Mistake No. 3: Failing to Nancy Drew the heck out of the situation.
It’s your responsibility to leave no stone unturned when it comes to asking about, investigating and ultimately reporting on any potentially “unknown” area of the agreement.
One of the most basic questions to cover is with regard to your employment status: W4 vs. 1099 status. “Freelancers have strict rules in terms of tax laws: Follow them,” says Donna Lubrano, an adjunct business professor at Northeastern University’s College of Professional Studies. The short of it: Make sure your status is in line with your expectations.
Some questions to ask yourself as you review the agreement:
- How do you want to be paid and within what time frame? Net 30 is the standard, but you shouldn’t be afraid to ask for what you want. I know consultants who won’t begin work without payment upfront. Make a reasonable request, and then negotiate from there.
- Will you be reimbursed for expenses, such as travel, utilities and the like? Will the client provide you with the tools or utilities you need to complete the work?
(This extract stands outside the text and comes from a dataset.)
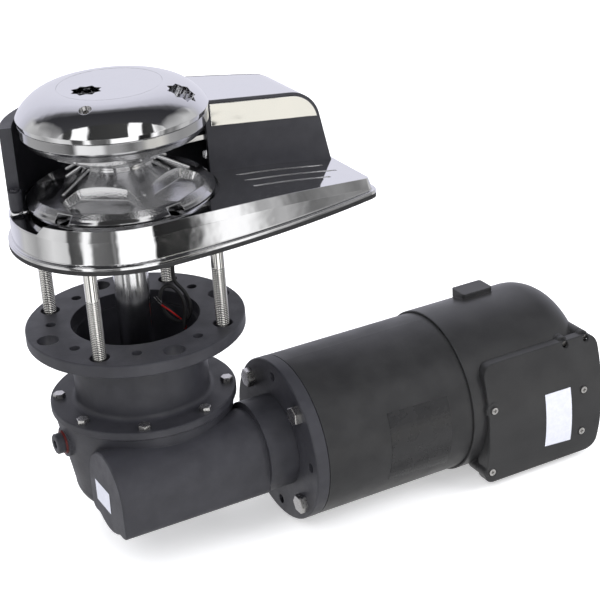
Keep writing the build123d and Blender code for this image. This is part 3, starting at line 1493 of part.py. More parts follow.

- Is there a non-disclosure agreement involved in the partnership? What are its terms?
- What happens if the terms change? Include a provision for how things will be handled if the scope or ask shifts along the way. Be open to flexibility, but protect yourself, too.
- For creatives, you should also inquire about ownership and trademark rights. Who owns the content you create? Can you share it on your portfolio? If you’re in advertising, will you be listed in the credits and therefore eligible for awards? “Contractors own the copyrights in the works they create, unless the contract assigns those rights to the client,” says Jessica Childress, managing attorney and founder of the Childress Firm PLLC in Washington, D.C.
- Finally, how can either partner proceed to terminate the agreement if things aren’t working out? When is this acceptable, and within what time frame?
Drafting agreements should be a fun exercise -- after all, you’re at the precipice of an exciting new business relationship -- and with the right best practices and tools, you’ll be on your way to creating bulletproof freelance contracts.